SHORT EXERCISE
The first line to copy is the one with "if empty is"; the last is the one with "for node in". Copy each line in that range exactly, leaving out all others.

DATA SEGMENT

• • •

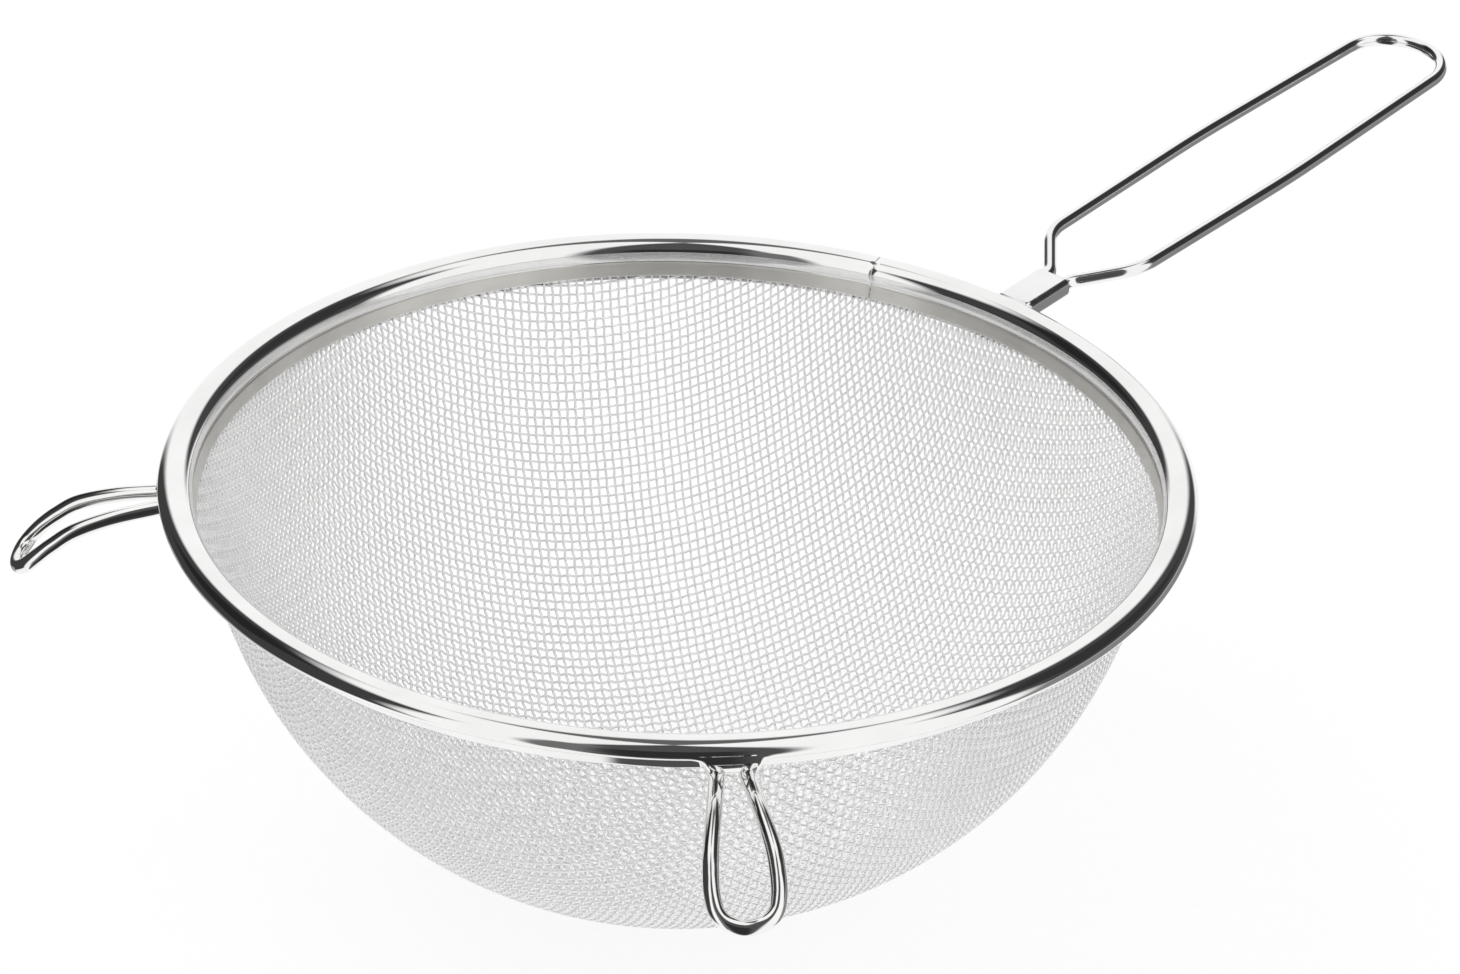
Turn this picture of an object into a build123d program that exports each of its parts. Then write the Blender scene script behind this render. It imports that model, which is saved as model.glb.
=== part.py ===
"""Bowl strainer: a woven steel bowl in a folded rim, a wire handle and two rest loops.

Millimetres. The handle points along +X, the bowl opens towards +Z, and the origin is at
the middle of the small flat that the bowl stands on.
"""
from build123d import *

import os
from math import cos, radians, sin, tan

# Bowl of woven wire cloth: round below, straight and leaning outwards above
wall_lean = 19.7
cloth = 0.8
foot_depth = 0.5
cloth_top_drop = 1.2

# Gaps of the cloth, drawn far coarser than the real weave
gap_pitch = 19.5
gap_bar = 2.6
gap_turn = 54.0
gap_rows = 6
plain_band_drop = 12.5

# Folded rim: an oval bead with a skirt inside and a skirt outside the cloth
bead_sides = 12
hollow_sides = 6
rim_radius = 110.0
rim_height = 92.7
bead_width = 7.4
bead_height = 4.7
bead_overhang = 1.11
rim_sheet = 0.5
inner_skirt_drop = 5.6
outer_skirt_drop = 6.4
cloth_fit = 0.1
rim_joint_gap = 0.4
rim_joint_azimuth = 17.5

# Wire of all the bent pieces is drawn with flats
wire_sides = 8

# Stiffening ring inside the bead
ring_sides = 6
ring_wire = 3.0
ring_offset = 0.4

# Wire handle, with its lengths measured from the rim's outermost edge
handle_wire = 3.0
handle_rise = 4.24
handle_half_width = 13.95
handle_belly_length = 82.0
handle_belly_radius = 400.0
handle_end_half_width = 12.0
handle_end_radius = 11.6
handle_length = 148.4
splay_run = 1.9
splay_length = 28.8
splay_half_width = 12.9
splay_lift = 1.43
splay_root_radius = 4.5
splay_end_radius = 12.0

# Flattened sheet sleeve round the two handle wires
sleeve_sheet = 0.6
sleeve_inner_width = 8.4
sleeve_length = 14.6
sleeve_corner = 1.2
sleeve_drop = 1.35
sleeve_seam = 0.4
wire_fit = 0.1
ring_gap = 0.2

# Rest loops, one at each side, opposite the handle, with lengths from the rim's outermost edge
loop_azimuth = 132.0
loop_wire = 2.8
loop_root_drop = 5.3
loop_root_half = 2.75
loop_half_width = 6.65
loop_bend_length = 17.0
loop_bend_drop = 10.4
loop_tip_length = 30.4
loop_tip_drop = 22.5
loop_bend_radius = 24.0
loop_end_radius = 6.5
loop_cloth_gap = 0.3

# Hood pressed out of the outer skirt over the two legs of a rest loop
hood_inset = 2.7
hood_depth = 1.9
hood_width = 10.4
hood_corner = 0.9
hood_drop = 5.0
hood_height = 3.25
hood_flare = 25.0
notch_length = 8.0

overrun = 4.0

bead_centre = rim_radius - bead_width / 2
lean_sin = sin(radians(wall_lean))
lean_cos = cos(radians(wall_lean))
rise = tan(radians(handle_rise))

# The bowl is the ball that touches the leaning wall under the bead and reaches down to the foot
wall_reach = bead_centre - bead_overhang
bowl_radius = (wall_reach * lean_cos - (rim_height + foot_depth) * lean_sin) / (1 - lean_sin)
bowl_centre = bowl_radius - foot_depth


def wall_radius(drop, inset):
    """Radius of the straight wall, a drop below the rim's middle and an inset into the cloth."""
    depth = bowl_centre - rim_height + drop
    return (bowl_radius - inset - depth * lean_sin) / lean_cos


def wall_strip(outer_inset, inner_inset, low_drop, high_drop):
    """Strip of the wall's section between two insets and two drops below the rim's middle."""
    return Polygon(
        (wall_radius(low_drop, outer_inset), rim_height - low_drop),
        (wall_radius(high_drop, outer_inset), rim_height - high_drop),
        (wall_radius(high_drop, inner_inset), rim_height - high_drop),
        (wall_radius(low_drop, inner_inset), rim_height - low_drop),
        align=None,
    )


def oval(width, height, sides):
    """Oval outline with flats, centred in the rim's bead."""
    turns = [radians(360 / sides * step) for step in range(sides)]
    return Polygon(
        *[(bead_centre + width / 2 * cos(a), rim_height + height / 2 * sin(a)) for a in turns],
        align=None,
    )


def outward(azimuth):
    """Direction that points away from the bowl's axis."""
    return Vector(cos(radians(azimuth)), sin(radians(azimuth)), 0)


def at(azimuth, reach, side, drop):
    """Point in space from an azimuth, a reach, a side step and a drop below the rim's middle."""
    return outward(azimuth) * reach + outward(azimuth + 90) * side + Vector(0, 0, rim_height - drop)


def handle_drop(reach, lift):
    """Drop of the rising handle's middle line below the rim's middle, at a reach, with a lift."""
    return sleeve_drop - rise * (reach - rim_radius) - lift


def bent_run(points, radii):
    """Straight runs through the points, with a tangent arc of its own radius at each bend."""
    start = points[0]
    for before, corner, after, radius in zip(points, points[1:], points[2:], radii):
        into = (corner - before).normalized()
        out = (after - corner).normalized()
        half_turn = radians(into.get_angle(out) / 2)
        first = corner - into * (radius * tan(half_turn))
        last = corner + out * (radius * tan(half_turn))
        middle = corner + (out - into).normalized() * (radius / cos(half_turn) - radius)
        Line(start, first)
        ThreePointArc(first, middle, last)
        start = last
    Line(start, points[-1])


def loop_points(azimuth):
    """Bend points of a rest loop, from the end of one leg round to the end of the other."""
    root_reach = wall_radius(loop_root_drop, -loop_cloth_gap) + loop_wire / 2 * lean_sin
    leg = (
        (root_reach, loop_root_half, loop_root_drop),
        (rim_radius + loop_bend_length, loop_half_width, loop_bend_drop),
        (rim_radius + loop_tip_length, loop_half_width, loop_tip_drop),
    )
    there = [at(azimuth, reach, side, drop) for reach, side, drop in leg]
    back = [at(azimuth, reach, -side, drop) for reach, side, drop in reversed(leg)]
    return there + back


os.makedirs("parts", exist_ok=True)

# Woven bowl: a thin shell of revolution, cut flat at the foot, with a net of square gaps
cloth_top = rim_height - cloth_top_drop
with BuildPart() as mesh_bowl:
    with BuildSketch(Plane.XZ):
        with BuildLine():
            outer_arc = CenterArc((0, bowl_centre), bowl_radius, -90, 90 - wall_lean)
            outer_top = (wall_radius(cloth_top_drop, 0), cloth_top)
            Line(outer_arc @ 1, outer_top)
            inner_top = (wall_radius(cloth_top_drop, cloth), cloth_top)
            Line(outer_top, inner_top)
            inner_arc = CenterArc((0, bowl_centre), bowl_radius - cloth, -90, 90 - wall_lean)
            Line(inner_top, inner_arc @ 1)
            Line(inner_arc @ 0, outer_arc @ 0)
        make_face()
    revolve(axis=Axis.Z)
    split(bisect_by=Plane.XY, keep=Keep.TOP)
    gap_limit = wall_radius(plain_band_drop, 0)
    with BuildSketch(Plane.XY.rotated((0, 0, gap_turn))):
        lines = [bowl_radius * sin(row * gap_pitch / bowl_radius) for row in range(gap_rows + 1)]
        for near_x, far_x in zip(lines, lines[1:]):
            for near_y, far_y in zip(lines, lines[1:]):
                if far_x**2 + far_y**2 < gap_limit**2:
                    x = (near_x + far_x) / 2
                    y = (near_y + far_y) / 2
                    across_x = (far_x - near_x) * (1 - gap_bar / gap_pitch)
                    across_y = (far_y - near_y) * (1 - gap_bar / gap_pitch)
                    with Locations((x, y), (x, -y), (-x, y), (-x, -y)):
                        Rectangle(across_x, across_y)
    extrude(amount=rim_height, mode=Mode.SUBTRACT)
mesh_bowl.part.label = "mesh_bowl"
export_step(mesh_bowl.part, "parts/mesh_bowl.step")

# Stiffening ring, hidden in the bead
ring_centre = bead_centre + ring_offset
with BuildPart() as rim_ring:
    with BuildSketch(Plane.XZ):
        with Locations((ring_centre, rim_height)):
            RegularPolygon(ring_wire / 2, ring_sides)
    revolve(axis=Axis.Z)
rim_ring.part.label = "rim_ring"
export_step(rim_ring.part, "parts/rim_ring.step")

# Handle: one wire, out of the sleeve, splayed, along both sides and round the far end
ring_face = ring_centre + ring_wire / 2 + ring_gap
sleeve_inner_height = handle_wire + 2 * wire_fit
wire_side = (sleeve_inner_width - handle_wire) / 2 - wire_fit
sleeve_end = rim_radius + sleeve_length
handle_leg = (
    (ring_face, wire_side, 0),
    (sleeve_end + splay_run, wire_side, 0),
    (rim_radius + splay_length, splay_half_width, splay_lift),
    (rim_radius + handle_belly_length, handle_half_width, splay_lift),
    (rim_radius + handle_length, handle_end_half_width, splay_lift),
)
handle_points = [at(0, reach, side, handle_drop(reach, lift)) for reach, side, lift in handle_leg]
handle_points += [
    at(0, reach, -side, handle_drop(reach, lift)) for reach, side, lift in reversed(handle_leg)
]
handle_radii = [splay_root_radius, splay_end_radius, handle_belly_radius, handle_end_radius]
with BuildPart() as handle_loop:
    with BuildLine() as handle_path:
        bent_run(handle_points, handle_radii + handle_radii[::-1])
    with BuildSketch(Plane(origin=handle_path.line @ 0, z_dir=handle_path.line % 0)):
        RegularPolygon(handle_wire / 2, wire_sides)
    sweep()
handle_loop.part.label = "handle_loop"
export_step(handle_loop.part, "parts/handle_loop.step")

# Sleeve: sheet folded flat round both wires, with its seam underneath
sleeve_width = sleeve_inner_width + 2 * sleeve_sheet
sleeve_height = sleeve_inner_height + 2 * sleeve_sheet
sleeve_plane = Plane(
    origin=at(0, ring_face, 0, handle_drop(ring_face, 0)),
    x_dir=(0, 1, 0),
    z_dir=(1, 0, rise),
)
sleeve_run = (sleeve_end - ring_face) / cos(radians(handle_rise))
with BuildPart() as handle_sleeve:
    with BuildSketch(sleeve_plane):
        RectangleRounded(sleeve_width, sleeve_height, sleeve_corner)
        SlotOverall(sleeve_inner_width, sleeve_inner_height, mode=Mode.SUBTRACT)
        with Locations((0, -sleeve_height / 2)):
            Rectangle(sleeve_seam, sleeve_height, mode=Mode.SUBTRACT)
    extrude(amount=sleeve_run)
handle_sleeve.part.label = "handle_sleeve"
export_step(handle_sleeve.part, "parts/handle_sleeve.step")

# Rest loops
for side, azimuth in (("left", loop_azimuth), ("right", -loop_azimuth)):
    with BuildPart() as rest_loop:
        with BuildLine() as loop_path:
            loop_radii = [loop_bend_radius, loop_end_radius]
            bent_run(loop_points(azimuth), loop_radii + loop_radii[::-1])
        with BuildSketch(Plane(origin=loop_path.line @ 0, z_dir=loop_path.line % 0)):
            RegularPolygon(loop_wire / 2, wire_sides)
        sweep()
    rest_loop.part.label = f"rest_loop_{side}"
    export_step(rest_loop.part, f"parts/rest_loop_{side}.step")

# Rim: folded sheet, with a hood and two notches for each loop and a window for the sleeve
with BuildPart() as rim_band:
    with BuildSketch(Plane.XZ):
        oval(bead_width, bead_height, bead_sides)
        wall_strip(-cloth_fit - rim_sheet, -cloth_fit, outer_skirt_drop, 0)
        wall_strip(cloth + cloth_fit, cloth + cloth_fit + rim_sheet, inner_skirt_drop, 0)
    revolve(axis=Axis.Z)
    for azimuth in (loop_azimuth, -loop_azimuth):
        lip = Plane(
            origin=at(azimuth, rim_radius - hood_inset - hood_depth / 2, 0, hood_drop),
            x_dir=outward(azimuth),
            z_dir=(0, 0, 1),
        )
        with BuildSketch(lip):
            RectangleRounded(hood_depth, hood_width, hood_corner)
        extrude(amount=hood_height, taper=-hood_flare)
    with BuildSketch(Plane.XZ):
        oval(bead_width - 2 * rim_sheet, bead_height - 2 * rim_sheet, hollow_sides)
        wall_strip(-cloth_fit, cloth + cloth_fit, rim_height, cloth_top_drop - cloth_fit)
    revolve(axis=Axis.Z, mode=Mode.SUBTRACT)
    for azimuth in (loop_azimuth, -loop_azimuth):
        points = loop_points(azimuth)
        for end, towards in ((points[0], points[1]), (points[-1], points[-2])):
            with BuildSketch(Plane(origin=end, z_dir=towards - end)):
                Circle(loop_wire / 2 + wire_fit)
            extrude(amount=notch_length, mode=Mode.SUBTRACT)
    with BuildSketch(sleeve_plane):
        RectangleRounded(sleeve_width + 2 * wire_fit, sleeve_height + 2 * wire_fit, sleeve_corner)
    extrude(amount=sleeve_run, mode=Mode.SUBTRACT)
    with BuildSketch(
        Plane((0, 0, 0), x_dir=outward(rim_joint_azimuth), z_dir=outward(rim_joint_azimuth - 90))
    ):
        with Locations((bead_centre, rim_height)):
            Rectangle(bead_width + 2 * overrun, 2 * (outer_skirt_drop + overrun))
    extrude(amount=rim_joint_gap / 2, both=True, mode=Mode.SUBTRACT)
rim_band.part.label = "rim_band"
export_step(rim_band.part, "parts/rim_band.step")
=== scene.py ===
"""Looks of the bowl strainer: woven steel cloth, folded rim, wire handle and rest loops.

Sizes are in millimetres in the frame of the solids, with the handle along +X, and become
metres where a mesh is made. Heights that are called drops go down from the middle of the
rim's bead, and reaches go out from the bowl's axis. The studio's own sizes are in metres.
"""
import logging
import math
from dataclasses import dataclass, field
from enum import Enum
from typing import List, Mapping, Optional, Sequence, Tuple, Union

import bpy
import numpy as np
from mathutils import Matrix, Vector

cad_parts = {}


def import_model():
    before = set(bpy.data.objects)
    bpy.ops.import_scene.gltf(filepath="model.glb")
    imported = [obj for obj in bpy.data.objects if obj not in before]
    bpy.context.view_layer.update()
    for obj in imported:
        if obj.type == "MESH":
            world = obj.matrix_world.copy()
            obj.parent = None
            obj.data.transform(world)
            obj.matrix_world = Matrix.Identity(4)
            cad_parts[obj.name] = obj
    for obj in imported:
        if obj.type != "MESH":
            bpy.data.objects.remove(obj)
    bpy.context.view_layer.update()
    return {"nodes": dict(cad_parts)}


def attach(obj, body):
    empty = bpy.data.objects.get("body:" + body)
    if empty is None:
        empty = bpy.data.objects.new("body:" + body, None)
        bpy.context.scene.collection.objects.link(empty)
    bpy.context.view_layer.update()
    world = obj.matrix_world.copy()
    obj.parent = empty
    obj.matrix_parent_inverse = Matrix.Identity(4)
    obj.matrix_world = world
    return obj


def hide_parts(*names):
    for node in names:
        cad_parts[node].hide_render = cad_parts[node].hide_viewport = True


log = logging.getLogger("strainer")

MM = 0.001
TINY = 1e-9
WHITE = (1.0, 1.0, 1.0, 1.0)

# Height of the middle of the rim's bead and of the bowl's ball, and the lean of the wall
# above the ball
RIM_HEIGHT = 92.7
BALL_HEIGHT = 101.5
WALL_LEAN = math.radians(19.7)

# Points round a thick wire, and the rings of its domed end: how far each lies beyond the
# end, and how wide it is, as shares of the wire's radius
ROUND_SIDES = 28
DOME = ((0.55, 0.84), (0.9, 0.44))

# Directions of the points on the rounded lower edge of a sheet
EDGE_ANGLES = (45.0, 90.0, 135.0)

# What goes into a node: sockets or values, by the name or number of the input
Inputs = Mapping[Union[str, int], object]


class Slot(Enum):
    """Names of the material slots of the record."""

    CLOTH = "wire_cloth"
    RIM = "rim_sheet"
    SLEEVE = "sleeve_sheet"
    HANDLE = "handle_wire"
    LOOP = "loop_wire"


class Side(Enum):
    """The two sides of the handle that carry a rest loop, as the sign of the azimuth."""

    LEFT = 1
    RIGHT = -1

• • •

CORRECT OUTPUT
    if empty is None:
        empty = bpy.data.objects.new("body:" + body, None)
        bpy.context.scene.collection.objects.link(empty)
    bpy.context.view_layer.update()
    world = obj.matrix_world.copy()
    obj.parent = empty
    obj.matrix_parent_inverse = Matrix.Identity(4)
    obj.matrix_world = world
    return obj


def hide_parts(*names):
    for node in names:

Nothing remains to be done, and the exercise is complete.